[CAD and scene scripts]
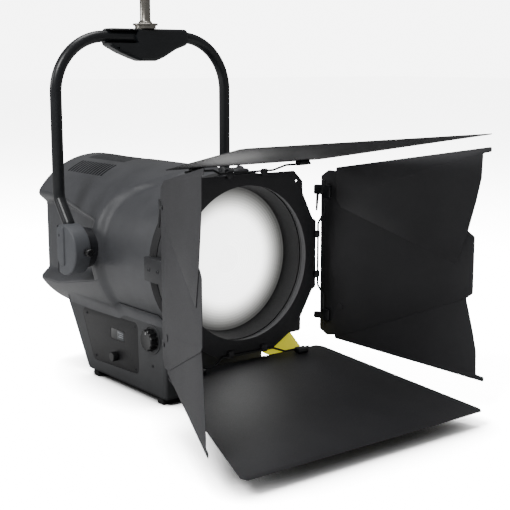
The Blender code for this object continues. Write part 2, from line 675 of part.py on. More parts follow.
def build_yoke():
    path = yoke_path()
    top = YOKE_TOP
    tube = rod("yoke_tube", path, YOKE_TUBE_R, 12)
    for sign in (-1.0, 1.0):
        bore = PIVOT_R + PIVOT_CLEAR
        ring = [(bore, sign * 166.0), (36.0, sign * 166.0), (36.0, sign * 178.0), (bore, sign * 178.0)]
        fuse(tube, lathe("hub", ring, "x", (TILT_Y, TILT_Z), 24))
    cut(tube, drum("bolt_hole", "z", (BRACKET_X, YOKE_Y), 5.5, top - 21.0, top + 19.0, 24))
    cut(tube, drum("lock_hole", "y", (-172.0, TILT_Z), 3.0 + RUN, 210.0, 245.0, 24))
    axis = (0.0, TILT_Y, TILT_Z)
    finish(tube, SATIN_BLACK, 0.4, 0.35, axis)
    mid = BRACKET_X
    half = BRACKET_HALF
    shape = [
        (mid - half + 5.0, top + 14.0), (mid + half - 5.0, top + 14.0), (mid + half, top + 9.0), (mid + half, top - 11.0),
        (mid + half - 6.0, top - 16.0), (mid + 56.0, top - 22.0), (mid + 31.0, top - 36.0), (mid + 14.0, top - 42.0),
        (mid - 16.0, top - 42.0), (mid - 32.0, top - 37.0), (mid - 56.0, top - 28.0), (mid - half + 6.0, top - 19.0),
        (mid - half, top - 13.0), (mid - half, top + 9.0),
    ]
    depth = BRACKET_DEPTH
    bracket = prism("yoke_bracket", shape, "y", YOKE_Y - depth, YOKE_Y + depth)
    cut(bracket, rod("tube_way", [p for p in path if p[2] > top - 121.0], YOKE_TUBE_R + GAP, 12))
    cut(bracket, box("window", (-120.0, YOKE_Y - 30.0, top - 10.6), (mid - 22.0, YOKE_Y, top + 10.6)))
    cut(bracket, drum("bolt_way", "z", (mid, YOKE_Y), 5.0 + RUN, top - 61.0, top + 29.0, 24))
    cut(bracket, drum("pocket", "z", (mid, YOKE_Y), 12.0, top - 51.0, top - 28.0, 24))
    finish(bracket, SATIN_BLACK, 0.4, 0.5, axis)
    for name, sign in (("cap_left", -1.0), ("cap_right", 1.0)):
        profile = [
            (CAP_R - 2.5, sign * 162.0), (CAP_R, sign * 162.0), (CAP_R, sign * 188.0), (CAP_R - 4.0, sign * 192.0),
            (0.0, sign * 192.0), (0.0, sign * 189.5), (CAP_R - 2.5, sign * 189.5),
        ]
        cap = lathe(name, profile, "x", (TILT_Y, TILT_Z), 28)
        ridge = drum("ridge", "x", (TILT_Y, TILT_Z), CAP_R - 4.5, min(sign * 191.0, sign * 194.5),
                     max(sign * 191.0, sign * 194.5), 28)
        keep(ridge, box("strip", (-300.0, TILT_Y - 11.0, TILT_Z - 27.0), (300.0, TILT_Y + 13.0, TILT_Z + 60.0)))
        fuse(cap, ridge)
        for angle in (90.0, 210.0, 330.0):
            y = TILT_Y + 28.0 * math.cos(math.radians(angle + 90.0))
            z = TILT_Z + 28.0 * math.sin(math.radians(angle + 90.0))
            low = min(sign * 178.3, sign * 190.5)
            high = max(sign * 178.3, sign * 190.5)
            fuse(cap, drum("post", "x", (y, z), 3.5, low, high, 12))
        side = [(sign * (YOKE_HALF - 1.5), 253.5, 32.0)] + [p for p in yoke_path()[1:6]]
        side = [(sign * abs(x), y, z) for x, y, z in side]
        cut(cap, rod("tube_way", side, YOKE_TUBE_R + 4.0 * GAP, 12))
        if sign < 0.0:
            cut(cap, drum("lock_way", "y", (-172.0, TILT_Z), 3.4, 200.0, 216.0, 24))
        finish(cap, SATIN_BLACK, 0.1, 0.5, axis)
    tip = TILT_Y - PIVOT_R - LOCK_CLEAR
    lock = [(0.0, 194.0), (6.5, 194.0), (7.0, 195.0), (7.0, 206.5), (3.0, 206.5), (3.0, tip), (0.0, tip)]
    finish(lathe("tilt_lock", lock, "y", (-172.0, TILT_Z), 24), SATIN_BLACK, 0.2, 0.4, (-172.0, 206.5, TILT_Z))
    pin = [
        (0.0, top + 117.0), (11.5, top + 117.0), (SPIGOT_R, top + 114.0), (SPIGOT_R, top + 68.0), (9.3, top + 64.5), (9.3, top + 28.0), (12.0, top + 25.0),
        (12.0, top + 23.0), (22.0, top + 23.0), (22.0, top + 19.5), (18.5, top + 19.5), (18.5, top + 14.3), (5.0, top + 14.3), (5.0, top - 28.3),
        (9.5, top - 28.3), (9.5, top - 36.0), (0.0, top - 36.0),
    ]
    finish(lathe("spigot", pin, "z", (BRACKET_X, YOKE_Y), 24), STEEL, 1.0, 0.25, (BRACKET_X, YOKE_Y, top + 14.0))


def build_cup():
    block = box("cup_bracket", (76.0, 34.0, -134.0), (124.0, BASE_FRONT - GAP, -121.0))
    cut(block, drum("bore", "z", (CUP_X, CUP_Y), 5.0 + RUN, -150.0, -100.0, 24))
    finish(block, SATIN_BLACK, 0.3, 0.5)
    bell = [
        (0.0, -117.0), (8.0, -117.0), (8.0, -120.7), (5.0, -120.7), (5.0, -134.3), (12.0, -134.3), (13.0, -137.0),
        (CUP_R - 1.0, -165.0), (CUP_R, -166.0), (CUP_R, -173.0), (CUP_R - 2.0, -173.0), (CUP_R - 2.0, -167.0),
        (11.0, -139.5), (0.0, -139.5),
    ]
    finish(lathe("focus_cup", bell, "z", (CUP_X, CUP_Y), 24), YELLOW, 0.0, 0.5, (CUP_X, CUP_Y, -134.0))


def build_door_frame():
    outline = [
        (99.0, 143.0), (117.0, 125.0), (118.0, 105.0), (140.0, 61.0), (147.5, 57.0), (147.5, -57.0), (140.0, -61.0),
        (115.0, -104.0), (115.0, -128.0), (90.0, -128.0), (57.0, -148.0),
    ]
    left = [(-x, z) for x, z in reversed(outline)]
    frame = prism("door_frame", outline + left, "y", -1.5, 0.5)
    tube = [(128.0, -0.5), (131.0, -0.5), (131.0, 10.4), (146.0, 10.4), (146.0, 12.7), (128.0, 12.7)]
    fuse(frame, lathe("flange", tube, "y", (0.0, 0.0)))
    cut(frame, drum("aperture", "y", (0.0, 0.0), APERTURE_R, -20.0, 5.0, ROUND))
    for middle in (-34.0, 34.0):
        for sign in (-1.0, 1.0):
            near = sign * (SIDE_HINGE_X - 7.0)
            far = sign * (SIDE_HINGE_X + 3.6)
            low = (min(near, far), HINGE_Y - 3.6, middle - 13.0)
            high = (max(near, far), -1.0, middle + 13.0)
            fuse(frame, box("clip", low, high))
            near = sign * (TOP_HINGE_Z - 9.0)
            far = sign * (TOP_HINGE_Z + 3.6)
            low = (middle - 13.0, HINGE_Y - 3.6, min(near, far))
            high = (middle + 13.0, -1.0, max(near, far))
            fuse(frame, box("clip", low, high))
    for sign in (-1.0, 1.0):
        hole = WIRE_R + 0.09
        cut(frame, drum("side_hole", "z", (sign * SIDE_HINGE_X, HINGE_Y), hole, -60.0, 60.0, 24))
        cut(frame, drum("top_hole", "x", (HINGE_Y, sign * TOP_HINGE_Z), hole, -60.0, 60.0, 24))
    return finish(frame, LEAF_BLACK, 0.3, 0.6, (0.0, 0.0, 0.0))


def leaf_turn(side, opening):
    """Frame of a leaf: s out along the leaf, t along its hinge, n away from the beam."""
    angle = math.radians(opening)
    turn = Matrix.Identity(4)
    if side in ("left", "right"):
        sign = 1.0 if side == "right" else -1.0
        turn.col[0][:3] = (sign * math.sin(angle), -math.cos(angle), 0.0)
        turn.col[1][:3] = (0.0, 0.0, 1.0)
        turn.col[2][:3] = (sign * math.cos(angle), math.sin(angle), 0.0)
        turn.col[3][:3] = (sign * SIDE_HINGE_X, HINGE_Y, 0.0)
    else:
        sign = 1.0 if side == "top" else -1.0
        turn.col[0][:3] = (0.0, -math.cos(angle), sign * math.sin(angle))
        turn.col[1][:3] = (1.0, 0.0, 0.0)
        turn.col[2][:3] = (0.0, math.sin(angle), sign * math.cos(angle))
        turn.col[3][:3] = (0.0, HINGE_Y, sign * TOP_HINGE_Z)
    return turn


LEAVES = (("right", RIGHT_OPEN), ("left", LEFT_OPEN), ("top", TOP_OPEN), ("bottom", BOTTOM_OPEN))
FLAP = [
    (27.0, 146.0), (286.0, 189.0), (286.0, 181.0), (273.0, 178.0), (272.0, 140.0), (265.0, 104.0), (252.0, 50.0),
    (235.0, 0.0), (36.0, 80.0), (27.0, 94.0),
]


def build_leaves():
    inner_n = LEAF_OFFSET - SHEET / 2.0
    outer_n = LEAF_OFFSET + SHEET / 2.0
    for side, opening in LEAVES:
        turn = leaf_turn(side, opening)
        if side in ("left", "right"):
            half = SIDE_LEAF_HALF
            tab = SIDE_TAB_HALF
            long = SIDE_LEAF_LENGTH
            upper = [(0.0, half - 10.0), (13.0, half), (40.0, half - 2.0), (long - 10.0, tab + 8.0), (long, tab)]
            origin = (math.copysign(SIDE_HINGE_X, 1.0 if side == "right" else -1.0), HINGE_Y, 0.0)
        else:
            upper = [
                (0.0, TOP_LEAF_HALF - 8.0), (8.0, TOP_LEAF_HALF), (TOP_LEAF_LENGTH - 8.0, TOP_LEAF_WIDE),
                (TOP_LEAF_LENGTH, TOP_LEAF_WIDE - 6.0),
            ]
            origin = (0.0, HINGE_Y, TOP_HINGE_Z if side == "top" else -TOP_HINGE_Z)
        lower = [(s, -t) for s, t in reversed(upper)]
        leaf = prism("leaf_" + side, upper + lower, "z", inner_n, outer_n, turn)
        if side in ("left", "right"):
            for sign in (-1.0, 1.0):
                cut(leaf, drum("hole", "z", (PIN_S, sign * PIN_T), PIN_R + RUN, 0.0, 30.0, 20, turn))
        finish(leaf, LEAF_BLACK, 0.3, 0.65, origin)
        reach = 52.0
        path = [(9.0, -124.0, 6.0), (9.0, -72.0, 6.0), (0.0, -reach, 0.0), (0.0, reach, 0.0), (9.0, 72.0, 6.0),
                (9.0, 124.0, 6.0)]
        wire = rod("wire_" + side, path, WIRE_R, 8, turn)
        for sign in (-1.0, 1.0):
            low = (2.5, min(sign * 92.0, sign * 118.0), 2.4)
            high = (23.0, max(sign * 92.0, sign * 118.0), inner_n - GAP)
            fuse(wire, box("clamp", low, high, turn))
        finish(wire, SATIN_BLACK, 0.5, 0.4, origin)
        if side in ("top", "bottom"):
            continue
        for name, up in (("upper", 1.0), ("lower", -1.0)):
            camera_side = (up > 0.0) == (side == "left")
            if camera_side:
                low = outer_n + GAP
                pin_low = inner_n - GAP - 1.0
                pin_high = low + 0.5
                head_low = pin_low
            else:
                low = inner_n - GAP - FLAP_SHEET
                pin_low = low + 0.5
                pin_high = outer_n + GAP + 1.0
                head_low = outer_n + GAP
            shape = [(s, up * t) for s, t in FLAP]
            flap = prism("flap_" + side + "_" + name, shape, "z", low, low + FLAP_SHEET, turn)
            spot = (PIN_S, up * PIN_T)
            fuse(flap, drum("pin", "z", spot, PIN_R, pin_low, pin_high, 20, turn))
            fuse(flap, drum("head", "z", spot, 5.5, head_low, head_low + 1.0, 16, turn))
            centre = turn @ Vector((PIN_S, up * PIN_T, LEAF_OFFSET))
            finish(flap, LEAF_BLACK, 0.3, 0.65, tuple(centre))


build_hood()
build_barrel()
build_base()
build_base_floor()
build_feet()
build_controls()
build_electrics()
build_rear()
build_optics()
build_carriage()
build_holder()
build_pivots()
build_yoke()
build_cup()
build_door_frame()
build_leaves()
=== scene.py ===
"""A lit Fresnel stage spotlight on its feet: its looks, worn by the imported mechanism."""

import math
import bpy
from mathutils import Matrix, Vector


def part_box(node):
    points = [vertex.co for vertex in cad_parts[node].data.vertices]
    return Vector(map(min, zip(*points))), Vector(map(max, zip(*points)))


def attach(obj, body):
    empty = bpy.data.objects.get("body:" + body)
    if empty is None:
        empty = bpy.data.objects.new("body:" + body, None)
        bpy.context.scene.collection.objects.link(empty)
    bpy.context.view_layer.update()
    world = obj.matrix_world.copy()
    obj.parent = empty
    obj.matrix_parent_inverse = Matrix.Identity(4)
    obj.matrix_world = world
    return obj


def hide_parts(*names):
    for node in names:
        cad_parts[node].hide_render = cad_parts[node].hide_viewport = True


bl_info = {
    "name": "Fresnel spotlight",
    "version": (1, 0, 0),
    "blender": (4, 5, 0),
    "location": "View3D > Sidebar > Spotlight",
    "description": "Builds a Fresnel stage spotlight with an eight-leaf barndoor around its mechanism",
    "category": "Object",
}

import bmesh
import bpy
import numpy as np
from mathutils import Vector

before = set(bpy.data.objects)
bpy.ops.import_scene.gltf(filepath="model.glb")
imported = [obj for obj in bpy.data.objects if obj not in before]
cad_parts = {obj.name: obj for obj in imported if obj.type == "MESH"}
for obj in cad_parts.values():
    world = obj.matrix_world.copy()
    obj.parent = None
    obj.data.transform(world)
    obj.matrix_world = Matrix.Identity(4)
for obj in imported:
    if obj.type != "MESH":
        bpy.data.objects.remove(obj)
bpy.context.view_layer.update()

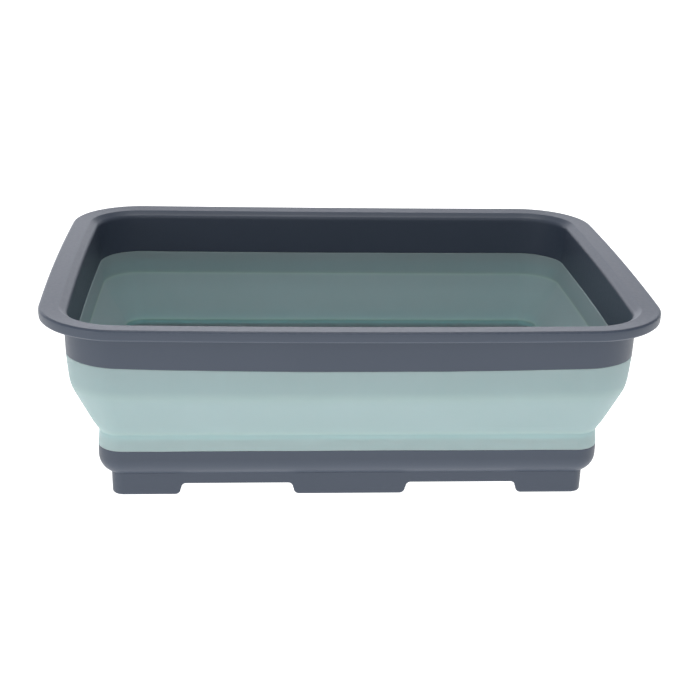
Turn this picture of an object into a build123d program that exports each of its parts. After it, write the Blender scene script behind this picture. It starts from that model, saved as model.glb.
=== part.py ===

Requirement:
Show all lines above holding "return".

Solved problem:
    return finish(frame, LEAF_BLACK, 0.3, 0.6, (0.0, 0.0, 0.0))
    return turn
    return Vector(map(min, zip(*points))), Vector(map(max, zip(*points)))
    return obj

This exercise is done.